You want wages to go up? Reduce the cost of doing business, that way businesses can redirect some of their cost of compliance into payroll.
You want a worker's wages to go farther? 1. Reduce the tax burden on the American worker. 2. Reduce the cost of goods and services by reducing the cost of doing business for the businesses that sell goods and services to the American consumer.

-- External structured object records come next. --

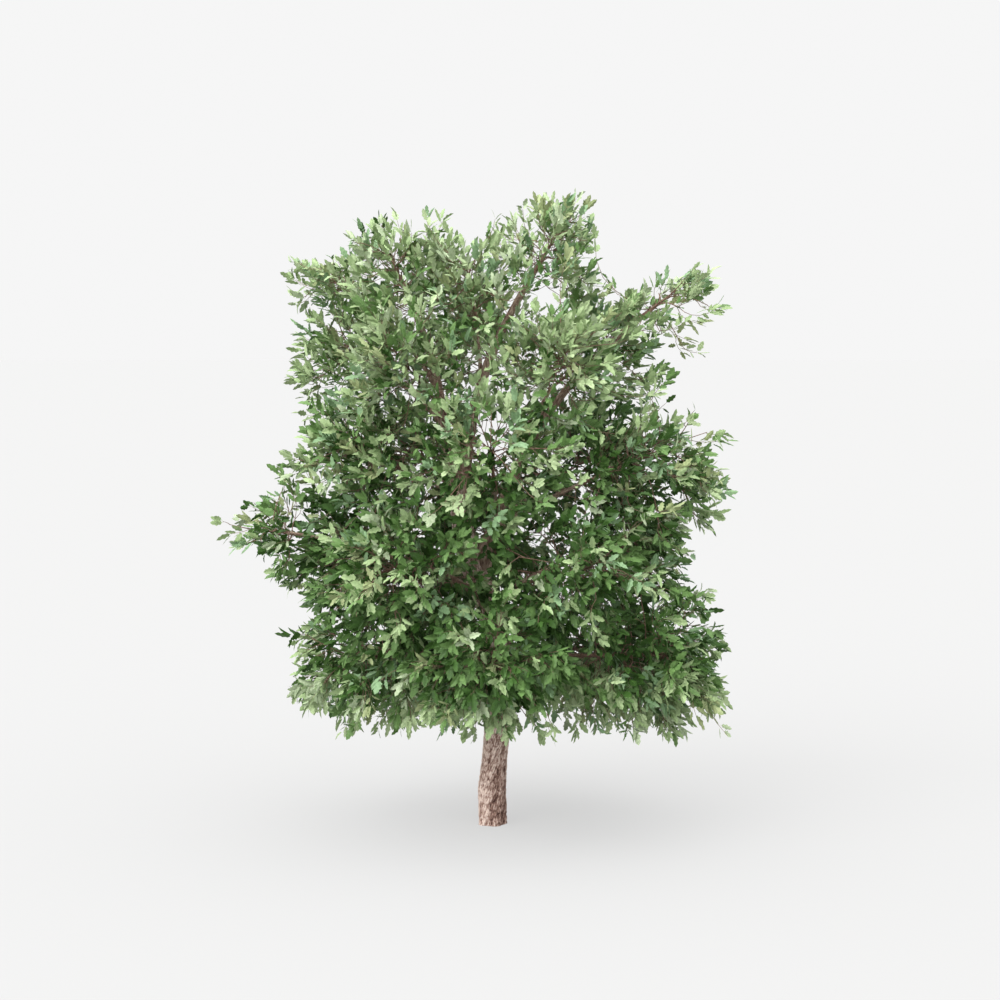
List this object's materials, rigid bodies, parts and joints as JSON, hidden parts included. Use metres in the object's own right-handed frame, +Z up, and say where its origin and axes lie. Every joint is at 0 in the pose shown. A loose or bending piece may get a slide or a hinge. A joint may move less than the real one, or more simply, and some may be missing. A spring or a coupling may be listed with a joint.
{
  "type": "maple tree",
  "caption": "Broad, dense maple tree in full summer leaf on a short bark-covered trunk, for planting in gardens, streets and parks.",
  "frame": {"origin": "middle of the flat cut under the trunk, at ground level", "axes": "+Z up the trunk, +X to the right and +Y away, as the tree is seen from its front; the crown's long upper arm reaches out towards +X"},
  "size_m": [5.2234, 4.1408, 6.3843],
  "materials": {
    "bark": "rough, deeply furrowed bark",
    "foliage": "matt green leaves"
  },
  "bodies": {
    "root": {"bough_brow_1": "bark", "bough_brow_2": "bark", "bough_brow_3": "bark", "bough_brow_4": "bark", "bough_brow_5": "bark", "bough_crest": "bark", "bough_jut": "bark", "bough_shoulder_1": "bark", "bough_shoulder_2": "bark", "bough_shoulder_3": "bark", "bough_shoulder_4": "bark", "bough_shoulder_5": "bark", "bough_skirt_1": "bark", "bough_skirt_2": "bark", "bough_skirt_3": "bark", "bough_skirt_4": "bark", "bough_skirt_5": "bark", "bough_waist_1": "bark", "bough_waist_2": "bark", "bough_waist_3": "bark", "bough_waist_4": "bark", "bough_waist_5": "bark", "bough_wing": "bark", "foliage_brow_1": "foliage", "foliage_brow_2": "foliage", "foliage_brow_3": "foliage", "foliage_brow_4": "foliage", "foliage_brow_5": "foliage", "foliage_crest": "foliage", "foliage_jut": "foliage", "foliage_left": "foliage", "foliage_middle": "foliage", "foliage_right": "foliage", "foliage_shoulder_1": "foliage", "foliage_shoulder_2": "foliage", "foliage_shoulder_3": "foliage", "foliage_shoulder_4": "foliage", "foliage_shoulder_5": "foliage", "foliage_skirt_1": "foliage", "foliage_skirt_2": "foliage", "foliage_skirt_3": "foliage", "foliage_skirt_4": "foliage", "foliage_skirt_5": "foliage", "foliage_waist_1": "foliage", "foliage_waist_2": "foliage", "foliage_waist_3": "foliage", "foliage_waist_4": "foliage", "foliage_waist_5": "foliage", "foliage_wing": "foliage", "leader_left": "bark", "leader_middle": "bark", "leader_right": "bark", "trunk": "bark"}
  },
  "joints": []
}
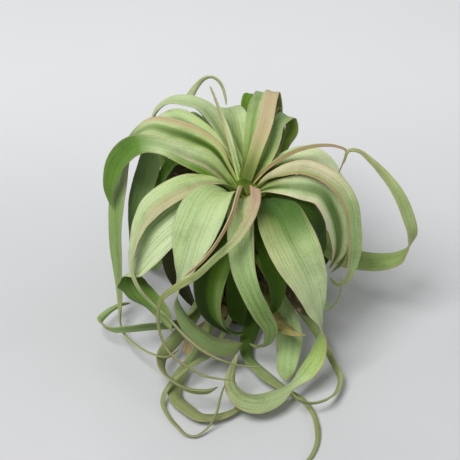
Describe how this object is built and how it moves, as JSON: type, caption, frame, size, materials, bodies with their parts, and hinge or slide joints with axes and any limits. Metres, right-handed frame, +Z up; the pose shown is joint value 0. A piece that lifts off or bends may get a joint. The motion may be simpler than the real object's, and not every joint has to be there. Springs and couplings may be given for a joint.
{
  "type": "air plant",
  "caption": "Curly air plant: channelled strap leaves arch out of a crown on a swollen bulb, curl down into a ball and taper to long looping tips.",
  "frame": {"origin": "centre of the flat foot of the bulb, where the plant rests", "axes": "+Z up through the crown, -Y towards the front"},
  "size_m": [0.148, 0.1701, 0.1042],
  "materials": {
    "leaf": "matte, powdery, silvery sage green with pink margins",
    "dry_leaf": "matte, papery, tan to olive brown",
    "bulb": "dull, fibrous, dark olive brown"
  },
  "bodies": {
    "root": {"bulb": "bulb", "leaf_front_pink": "leaf", "leaf_front_thin": "leaf", "leaf_front_center": "leaf", "leaf_front_left_broad": "leaf", "leaf_front_cupped": "leaf", "leaf_front_inner": "leaf", "leaf_front_right_inner": "leaf", "leaf_front_right_broad": "leaf", "leaf_right_inner": "leaf", "leaf_right_channelled": "leaf", "leaf_right_outer": "leaf", "leaf_right_pale": "leaf", "leaf_right_thin_pink": "leaf", "leaf_right_loop": "leaf", "leaf_right_behind": "leaf", "leaf_right_low": "leaf", "leaf_back_1": "leaf", "leaf_back_2": "leaf", "leaf_back_broad": "leaf", "leaf_back_3": "leaf", "leaf_back_curl": "leaf", "leaf_back_pink": "leaf", "leaf_back_4": "leaf", "leaf_back_5": "leaf", "leaf_top_tendril": "leaf", "leaf_back_6": "leaf", "leaf_back_7": "leaf", "leaf_left_arch_1": "leaf", "leaf_left_arch_2": "leaf", "leaf_left_arch_3": "leaf", "leaf_left_inner": "leaf", "leaf_left_crease": "leaf", "leaf_left_broad": "leaf", "leaf_left_loop": "leaf", "leaf_low_left_inner": "leaf", "leaf_low_left_outer": "leaf", "leaf_low_left_thin": "leaf", "leaf_low_right_loop": "leaf", "leaf_low_right": "leaf", "leaf_low_front": "leaf", "leaf_behind_left": "leaf", "leaf_behind_center": "leaf", "leaf_behind_center_2": "leaf", "leaf_behind_right": "leaf", "leaf_behind_low_left": "leaf", "leaf_behind_low_right": "leaf", "leaf_deep_left": "leaf", "dry_leaf_right": "dry_leaf", "dry_leaf_brown": "dry_leaf", "dry_leaf_left": "dry_leaf", "dry_leaf_back": "dry_leaf"}
  },
  "joints": []
}
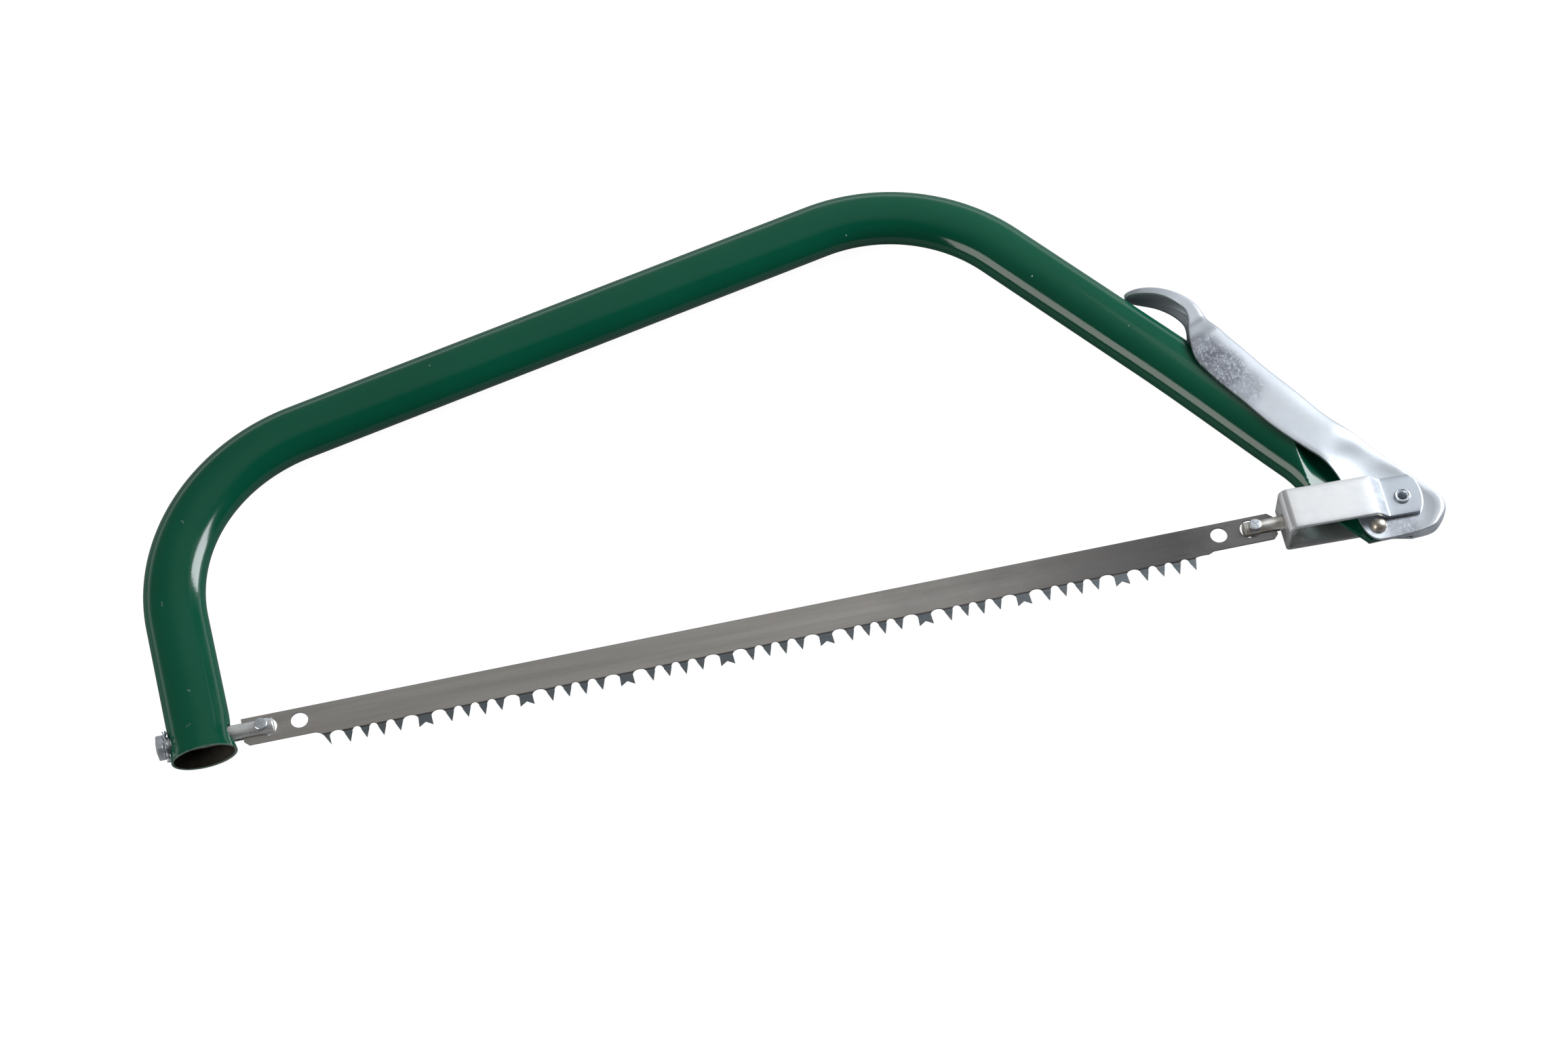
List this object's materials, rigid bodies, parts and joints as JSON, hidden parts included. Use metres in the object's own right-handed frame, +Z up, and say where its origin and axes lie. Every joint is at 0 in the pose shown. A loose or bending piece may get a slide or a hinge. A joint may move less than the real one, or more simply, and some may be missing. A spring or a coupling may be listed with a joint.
{
  "type": "bow saw",
  "caption": "Bow saw with a bent oval tube frame, a pinned green-wood blade and a folding over-centre tension lever with a finger hook.",
  "frame": {"origin": "under the middle of the bounding box, on the surface the saw lies on", "axes": "+X along the blade from the open rear end of the tube to the lever nose, +Y from the teeth to the top of the bow, +Z up out of the blade's plane"},
  "size_m": [0.6862, 0.2856, 0.0261],
  "materials": {
    "enamel": "gloss",
    "zinc": "bright zinc plate",
    "blade_steel": "satin, hardened teeth",
    "pin_steel": "plain bright"
  },
  "bodies": {
    "frame": {"frame_tube": "enamel", "rear_blade_pin": "pin_steel", "rear_cross_pin": "zinc", "rear_lock_washer": "zinc", "rear_nut": "zinc", "lever_rivet": "pin_steel"},
    "lever": {"lever": "zinc"},
    "stirrup": {"stirrup": "zinc", "stirrup_rivet": "zinc"},
    "blade": {"blade": "blade_steel", "front_blade_pin": "pin_steel", "front_cross_pin": "zinc"}
  },
  "joints": [
    {"name": "lever_swing", "type": "hinge", "parent": "frame", "child": "lever", "pos_m": [0.30446, -0.13459, 0.01305], "axis": [0, 0, -1], "range_deg": [0, 85]},
    {"name": "stirrup_swing", "type": "hinge", "parent": "lever", "child": "stirrup", "pos_m": [0.32136, -0.12099, 0.01305], "axis": [0, 0, -1], "range_deg": [-83, 0]},
    {"name": "blade_swing", "type": "hinge", "parent": "frame", "child": "blade", "pos_m": [-0.28854, -0.11919, 0.01305], "axis": [0, 0, -1], "range_deg": [0, 3]}
  ],
  "couplings": [
    {"joint": "stirrup_swing", "follows": "lever_swing", "ratio": -0.9678},
    {"joint": "blade_swing", "follows": "lever_swing", "ratio": 0.0322}
  ]
}
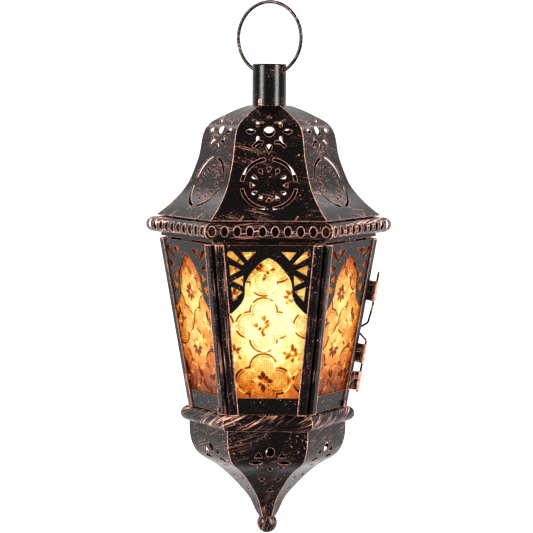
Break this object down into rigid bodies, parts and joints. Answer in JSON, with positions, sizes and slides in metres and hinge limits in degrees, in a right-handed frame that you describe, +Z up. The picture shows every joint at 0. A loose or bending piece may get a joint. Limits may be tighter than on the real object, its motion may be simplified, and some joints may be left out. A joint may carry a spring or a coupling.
{
  "type": "candle lantern",
  "caption": "Six-sided hanging candle lantern: pierced bell roof, tapered glazed faces with arched frets, a hinged door, pierced pendant and ball finial.",
  "frame": {"origin": "the inside top of the hanging ring, where a hook carries the lantern", "axes": "+Z up along the lantern's axis; the front face looks along -Y; the hinge stands on the +X corner"},
  "size_m": [0.1398, 0.121, 0.3052],
  "materials": {
    "roof_sheet": "satin black paint dry-brushed with copper",
    "band_metal": "satin black paint, copper rubbed on the crowns",
    "rail_metal": "satin black paint, copper rubbed on the folds",
    "fret_metal": "satin black paint",
    "pendant_sheet": "satin black paint dry-brushed with copper",
    "wire_metal": "black paint rubbed through to copper",
    "finial_metal": "black paint dry-brushed with copper",
    "fittings_metal": "black paint rubbed through to copper",
    "amber_glass": "pressed amber glass",
    "tealight_metal": "thin bright metal",
    "wax": "soft white wax",
    "wick": "cotton wick, charred"
  },
  "bodies": {
    "hanger": {"hang_ring": "wire_metal"},
    "casing": {"neck_tube": "roof_sheet", "roof_front": "roof_sheet", "roof_front_right": "roof_sheet", "roof_back_right": "roof_sheet", "roof_back": "roof_sheet", "roof_back_left": "roof_sheet", "roof_front_left": "roof_sheet", "upper_band_front": "band_metal", "upper_band_front_right": "band_metal", "upper_band_back_right": "band_metal", "upper_band_back": "band_metal", "upper_band_back_left": "band_metal", "upper_band_front_left": "band_metal", "top_collar": "fret_metal", "rails_front": "rail_metal", "rails_front_right": "rail_metal", "rails_back": "rail_metal", "rails_back_left": "rail_metal", "rails_front_left": "rail_metal", "fret_front": "fret_metal", "fret_front_right": "fret_metal", "fret_back": "fret_metal", "fret_back_left": "fret_metal", "fret_front_left": "fret_metal", "glass_front": "amber_glass", "glass_front_right": "amber_glass", "glass_back": "amber_glass", "glass_back_left": "amber_glass", "glass_front_left": "amber_glass", "floor_plate": "fret_metal", "candle_cup": "fittings_metal", "lower_band_front": "band_metal", "lower_band_front_right": "band_metal", "lower_band_back_right": "band_metal", "lower_band_back": "band_metal", "lower_band_back_left": "band_metal", "lower_band_front_left": "band_metal", "pendant_front": "pendant_sheet", "pendant_front_right": "pendant_sheet", "pendant_back_right": "pendant_sheet", "pendant_back": "pendant_sheet", "pendant_back_left": "pendant_sheet", "pendant_front_left": "pendant_sheet", "finial_ball": "finial_metal", "hinge_pin": "wire_metal", "hinge_knuckle_fixed": "fittings_metal", "latch_pivot": "fittings_metal", "solder_tabs": "fittings_metal"},
    "door": {"rails_back_right": "rail_metal", "fret_back_right": "fret_metal", "glass_back_right": "amber_glass", "door_knuckles": "fittings_metal", "door_stud": "fittings_metal"},
    "latch": {"latch_hook": "fittings_metal"},
    "tealight": {"tealight_cup": "tealight_metal", "tealight_wax": "wax", "tealight_wick": "wick"}
  },
  "joints": [
    {"name": "ring_swing", "type": "hinge", "parent": "hanger", "child": "casing", "pos_m": [0, 0, -0.0374], "axis": [0.866, -0.5, 0], "range_deg": [-90, 90]},
    {"name": "door_hinge", "type": "hinge", "parent": "casing", "child": "door", "pos_m": [0.05673, 0, -0.1887], "axis": [-0.1709, 0, -0.9853], "range_deg": [0, 115]},
    {"name": "latch_swing", "type": "hinge", "parent": "casing", "child": "latch", "pos_m": [0.02339, 0.05091, -0.1772], "axis": [-0.4926, -0.8533, 0.1709], "range_deg": [0, 90]},
    {"name": "tealight_lift", "type": "slide", "parent": "casing", "child": "tealight", "axis": [0, 0, 1], "range_m": [0, 0.012]}
  ]
}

Without data revealing the amount of taxes each waiter pays, the amount of each waiter's resulting take-home pay, and the difference in menu prices at the two restaurants (to account for the difference in labor cost), this comparison is worthless. If the German waiter were paying for his healthcare out of a gross wage which was equal to the American waiter's gross wage, the German waiter would likely receive a paycheck close to 0 DM (or are they on the Euro nowadays?) My point is that the German waiter has to make an exorbitant wage to cover the exorbitant amount of taxes that are deducted from his gross earnings. The other side of that coin is that the menu price at the German restaurant must be significantly higher than at the American restaurant to cover the additional labor cost faced by the German restaurant.



Quote:
Originally Posted by mkpunk View Post
Well some do but it is hard to do so too. The problem with these government-provided programs are they are steep cliff and not similar to say Obamacare with a hill. If we ease programs rather than a cliff, we may see more people come off of them. The problem is that is a proposal that is never heard, just continue it or get rid of it completely.
Considering how long some of these programs last (99 weeks of unemployment, for example), people have more than enough time to prepare for the date when benefits will end.



Quote:
Originally Posted by andywire View Post
Middle class has been on a decline for a long time. Maybe if they try breaking those unions just a wee bit harder
How do you account for the fact that middle-class people/families are upwardly mobile, despite having never worked a union job?

Also, the notion that union-busting has caused the decline of the middle class fails stands in direct contradiction to the fact that union greed caused the offshoring of scores of middle-class jobs by making the cost of domestic labor unsustainably high for domestic manufacturers.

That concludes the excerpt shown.